# RECORDS FOR PROCESSING:
* * * * *

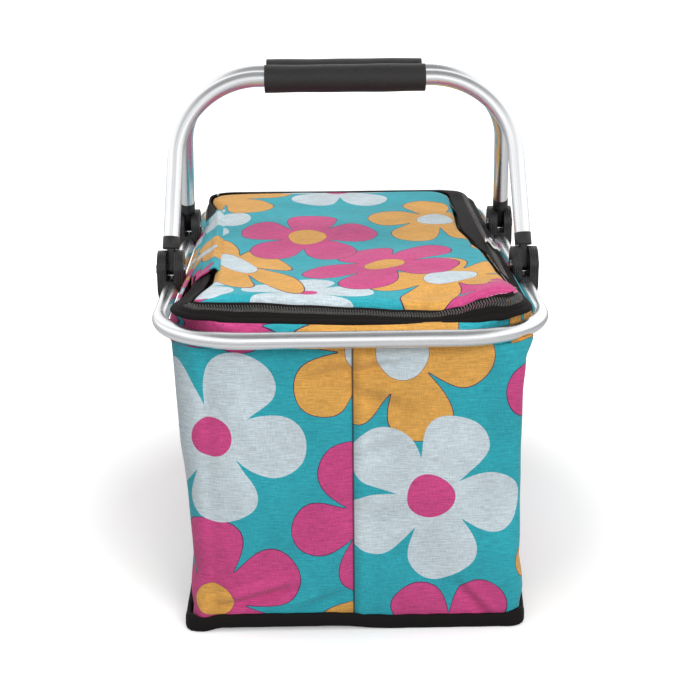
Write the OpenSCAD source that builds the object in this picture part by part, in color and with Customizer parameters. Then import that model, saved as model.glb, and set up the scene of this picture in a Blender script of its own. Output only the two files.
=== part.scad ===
// Folding insulated basket: a soft bag in an aluminium rim, with a zipped lid and two
// fold-down handles. X is the width, Y the length, Z is up. The origin is on the ground,
// under the middle. "Near" is the -Y end, "far" the +Y end, "left" the hinge side of the lid.

/* [Rim] */
// Outside width of the rim
rim_width = 285; // [250:1:320]
// Outside length of the rim
rim_length = 464; // [400:1:520]
// Height of the rim tube's axis above the ground
rim_height = 226; // [190:1:260]
// Diameter of the rim tube
rim_tube_d = 12; // [10:0.5:14]
// Wall of the rim tube
rim_tube_wall = 1.2; // [0.8:0.1:1.6]
// Radius of the rim's corners, at the tube's axis
rim_corner_r = 65; // [55:1:80]
// Length of the plug that joins the two ends of the rim tube
splice_length = 50; // [30:1:80]

/* [Handles] */
// Distance from one handle's pivot to the other's
pivot_spacing = 156; // [140:1:170]
// Height of a pivot above the rim tube's axis
pivot_rise = 14; // [13.5:0.5:16]
// Distance from the pivots to the grip's axis
handle_reach = 149; // [130:1:160]
// Diameter of the handle tube
handle_tube_d = 12.5; // [10:0.5:13.5]
// Wall of the handle tube
handle_tube_wall = 1; // [0.8:0.1:1.5]
// Radius of the handle's bends, at the tube's axis
bend_r = 66; // [50:1:75]
// Angle by which each leg leans towards the other, in the handle's own plane
leg_taper = 3; // [0:0.5:4]
// Angle from upright at which a handle stands, towards the middle of the basket
handle_lean = 22; // [18:1:24]
// Length of a grip
grip_length = 126; // [90:1:130]
// Diameter of a grip
grip_d = 22; // [18:0.5:24]

/* [Pivots] */
// Radius of a bracket's round ears, around the pivot
ear_r = 14.5; // [12:0.5:15]
// Thickness of one ear
ear_thickness = 6.75; // [5:0.25:8]
// Thickness of the tongue between the ears
tongue_thickness = 5.4; // [4:0.2:6]
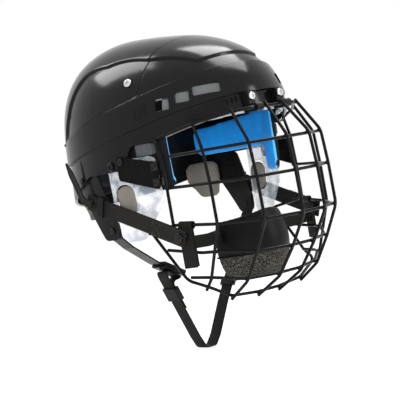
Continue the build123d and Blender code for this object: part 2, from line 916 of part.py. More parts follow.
for ring in range(len(ring_height_shares)):
    save(f"cage_bar_{ring + 1}", wire(ring_path(ring)))
for upright in range(side_upright + 1):
    save_pair(f"cage_upright_{upright + 1}", wire(upright_path(upright)))

# Brow clips: each holds the top bar in a ring that it can turn in
pivot = ring_half(top_ring)[0]
clip_eye_radius = wire_radius + clip_gap
clip_outer_radius = clip_eye_radius + clip_wall
with BuildPart() as brow_clip:
    with BuildSketch(Plane.YZ.offset(clip_middle_x - clip_width / 2)):
        with Locations((pivot.Y, pivot.Z)):
            Circle(clip_outer_radius)
        with BuildLine():
            Polyline(
                (pivot.Y, pivot.Z - clip_outer_radius),
                (-shell_front_reach + riser_length, pivot.Z - clip_outer_radius),
                (-shell_front_reach + riser_length, clip_top),
                (-clip_face_y, clip_top),
                (-clip_face_y, pivot.Z + clip_outer_radius),
                (pivot.Y, pivot.Z + clip_outer_radius),
                close=True,
            )
        make_face()
        with Locations((pivot.Y, pivot.Z)):
            Circle(clip_eye_radius, mode=Mode.SUBTRACT)
    extrude(amount=clip_width)
    add(head_form(clip_seat_gap), mode=Mode.SUBTRACT)
    add(hole(clip_screw_place, screw_shank_radius), mode=Mode.SUBTRACT)
save_pair("brow_clip", brow_clip.part)
clip_screw_length = clip_face_y + form_front_y(clip_middle_x, clip_screw_height) + shell_wall + nut_gap
save_group("clip_screws", screw(clip_screw_place, clip_screw_length, clip_width / 2 - soft_gap))

# Temple panels with the hooks that catch the outermost uprights from behind
with BuildPart() as temple_panel:
    with BuildSketch(panel_plane):
        with BuildLine():
            FilletPolyline(
                (panel_along(panel_rear_y), panel_rear_top),
                (panel_along(panel_front_y), panel_front_top),
                (panel_along(panel_front_y), panel_front_low),
                (panel_along(panel_rear_y), panel_rear_low),
                radius=panel_corner,
                close=True,
            )
        make_face()
    extrude(amount=panel_thickness)
    add(hole(panel_rivet_place, rivet_shank_radius), mode=Mode.SUBTRACT)
save_pair("temple_panel", temple_panel.part)
panel_rivet_length = depth_to(panel_rivet_place, front_offset)
save_group("panel_rivets", rivet(panel_rivet_place, panel_rivet_length))
side_wire_point = wire_point(1, side_upright, 1)
hook_outer_x = panel_front_x + panel_thickness + soft_gap + hook_wall / 2
hook_rear_y = -panel_front_y - soft_gap - hook_wall / 2
hook_inner_x = side_wire_point.X - wire_radius
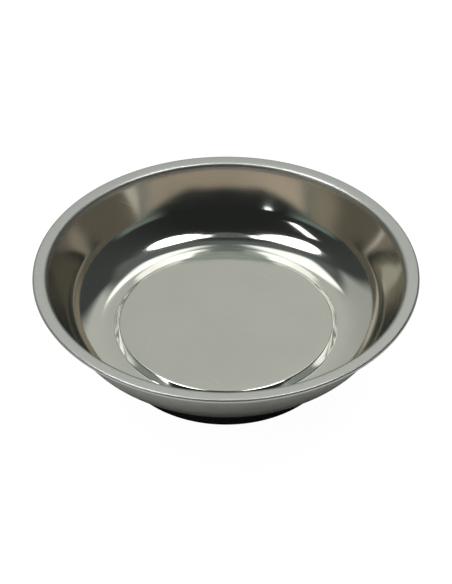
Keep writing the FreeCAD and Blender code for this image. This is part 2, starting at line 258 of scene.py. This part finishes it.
def rubber():
    """Black rubber, worn in patches and greyer at the foot."""
    mat = Material("boot_rubber")
    grain = mat.noise(mat.pos, scale=5200.0, detail=3.0, rough=0.6, seed=31.0)
    cloud = mat.noise(mat.pos, scale=70.0, detail=4.0, rough=0.6, seed=32.0)
    scuff = mat.rings(5.0, 900.0, seed=33.0).step(0.6, 0.75)
    foot = mat.z.step(0.0012, 0.0)
    worn = cloud.step(0.45, 0.8)
    tint = mat.mix(worn, (0.010, 0.010, 0.011), (0.022, 0.022, 0.022))
    tint = mat.mix(foot * 0.5 * cloud, tint, (0.06, 0.058, 0.055))
    return mat.principled(
        Base_Color=tint, Roughness=0.52 + cloud * 0.16 + foot * 0.12 - scuff * 0.06,
        Normal=mat.bumps((grain, 0.35, 0.00003), (scuff, 0.2, 0.00002)))


def zinc(name, seed, tint_a, tint_b, base_rough):
    """Zinc plating, cloudy between two tints, with fine turning lines."""
    mat = Material(name)
    grain = mat.noise(mat.pos, scale=2600.0, detail=3.0, rough=0.6, seed=seed)
    cloud = mat.noise(mat.pos, scale=260.0, detail=3.0, rough=0.6, seed=seed + 1)
    lines = mat.rings(3.0, 3200.0, seed=seed + 2)
    return mat.principled(
        Base_Color=mat.mix(cloud.step(0.3, 0.7), tint_a, tint_b),
        Metallic=1.0, Roughness=base_rough + cloud * 0.14 + grain * 0.06,
        Normal=mat.bumps((grain, 0.25, 0.00001), (lines, 0.2, 0.00001)))


def ferrite():
    """Dark ground ceramic with pits and straight grinding lines along X."""
    mat = Material("ferrite_ground")
    grain = mat.noise(mat.pos, scale=3000.0, detail=4.0, rough=0.7, seed=51.0)
    pits = mat.noise(mat.pos, scale=900.0, seed=52.0).step(0.68, 0.76)
    lines = mat.noise(mat.vec(mat.x * 40.0, mat.y * 2500.0, mat.z * 400.0), seed=53.0)
    return mat.principled(
        Base_Color=mat.mix(grain, (0.035, 0.035, 0.038), (0.075, 0.075, 0.08)),
        Roughness=0.5 + grain * 0.2 + pits * 0.2,
        Normal=mat.bumps((pits, 0.4, -0.00004), (lines, 0.3, 0.00002)))


def nylon():
    """Blue nylon with faint rings."""
    mat = Material("nylon_blue")
    cloud = mat.noise(mat.pos, scale=500.0, detail=3.0, seed=61.0)
    rings = mat.rings(2.0, 6000.0, path=mat.radius, detail=1.0, seed=62.0)
    return mat.principled(
        Base_Color=mat.mix(cloud, (0.035, 0.12, 0.38), (0.06, 0.18, 0.50)),
        Roughness=0.38 + cloud * 0.15, Normal=mat.bumps((rings, 0.25, 0.00002)))


POLISHED, SATIN = steel_inside(), steel_outside()
RUBBER = rubber()
ZINC = zinc("zinc_bright", seed=41.0, tint_a=(0.62, 0.64, 0.66), tint_b=(0.54, 0.56, 0.57),
            base_rough=0.24)
ZINC_PLATE = zinc("zinc_plate", seed=45.0, tint_a=(0.58, 0.60, 0.62),
                  tint_b=(0.48, 0.50, 0.52), base_rough=0.30)
FERRITE, NYLON = ferrite(), nylon()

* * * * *

# EXERCISE DIRECTIONS:
Transcribe, word for word, every line from the line with "Continue the build123d" to the line with "2 - soft_gap))", inclusive, and output nothing else.

# RESULT OF THE EXERCISE:
Continue the build123d and Blender code for this object: part 2, from line 916 of part.py. More parts follow.
for ring in range(len(ring_height_shares)):
    save(f"cage_bar_{ring + 1}", wire(ring_path(ring)))
for upright in range(side_upright + 1):
    save_pair(f"cage_upright_{upright + 1}", wire(upright_path(upright)))

# Brow clips: each holds the top bar in a ring that it can turn in
pivot = ring_half(top_ring)[0]
clip_eye_radius = wire_radius + clip_gap
clip_outer_radius = clip_eye_radius + clip_wall
with BuildPart() as brow_clip:
    with BuildSketch(Plane.YZ.offset(clip_middle_x - clip_width / 2)):
        with Locations((pivot.Y, pivot.Z)):
            Circle(clip_outer_radius)
        with BuildLine():
            Polyline(
                (pivot.Y, pivot.Z - clip_outer_radius),
                (-shell_front_reach + riser_length, pivot.Z - clip_outer_radius),
                (-shell_front_reach + riser_length, clip_top),
                (-clip_face_y, clip_top),
                (-clip_face_y, pivot.Z + clip_outer_radius),
                (pivot.Y, pivot.Z + clip_outer_radius),
                close=True,
            )
        make_face()
        with Locations((pivot.Y, pivot.Z)):
            Circle(clip_eye_radius, mode=Mode.SUBTRACT)
    extrude(amount=clip_width)
    add(head_form(clip_seat_gap), mode=Mode.SUBTRACT)
    add(hole(clip_screw_place, screw_shank_radius), mode=Mode.SUBTRACT)
save_pair("brow_clip", brow_clip.part)
clip_screw_length = clip_face_y + form_front_y(clip_middle_x, clip_screw_height) + shell_wall + nut_gap
save_group("clip_screws", screw(clip_screw_place, clip_screw_length, clip_width / 2 - soft_gap))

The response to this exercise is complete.